Oil futures rose Tuesday, extending gains a day ahead of a meeting of the Organization of the Petroleum Exporting Countries and their allies that’s expected to consider a large production cut.
- West Texas Intermediate crude for November delivery
rose 52 cents, or 0.6%, to $84.15 a barrel on the New York Mercantile Exchange.
- December Brent crude
gained 72 cents, or 0.8%, to trade at $89.58 a barrel on ICE Futures Europe.
- Back on Nymex, November gasoline
rose 1.6% to $2.553 a gallon, while November heating oil
was up 2.1% at $3.439 a gallon.
- November natural gas
gained 2.1% to $3.441 per million British thermal units.
Crude oil prices were rising for a second day as expectations built for OPEC+ to deliver a cut of more than 1 million barrels a day on Wednesday when it holds its first in-person meeting since the start of the pandemic. Crude futures jumped more than 5% on Monday.
Analysts said the prospect of a large output cut has shifted the focus away from fears of global recession toward a tight physical market.
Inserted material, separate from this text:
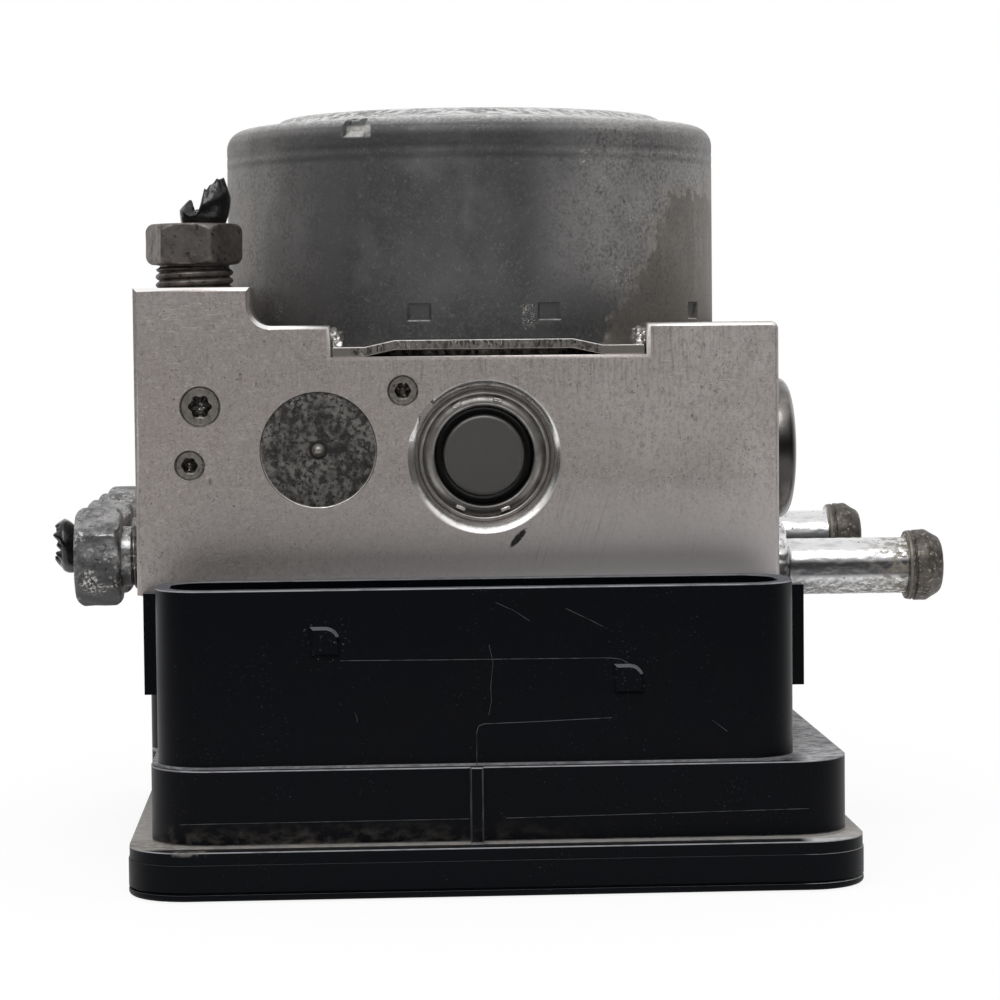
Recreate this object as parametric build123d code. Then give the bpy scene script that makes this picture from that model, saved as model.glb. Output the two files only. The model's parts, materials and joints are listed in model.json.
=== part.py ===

A large cut in OPEC+’s production target, however, could result in a more modest reduction in actual output, analysts said, noting that the group was already producing well below its current target.
“There are are only a handful of members who will actually need to reduce output if the group announces a large cut,” said Warren Patterson, head of commodities strategy at ING, in a note.
Citing figures from Bloomberg, Patterson noted that OPEC supply increased by 230,000 barrels a day in September to average 29.89 million barrels a day, with the rise driven largely by Libya, which is exempt from the output agreement and whose output grew by 120,000 barrels a day. But output from OPEC members that were part of the OPEC+ supply deal saw output average 25.53 million barrels a day last month, well below their target of 26.75 million barrels a day, he noted.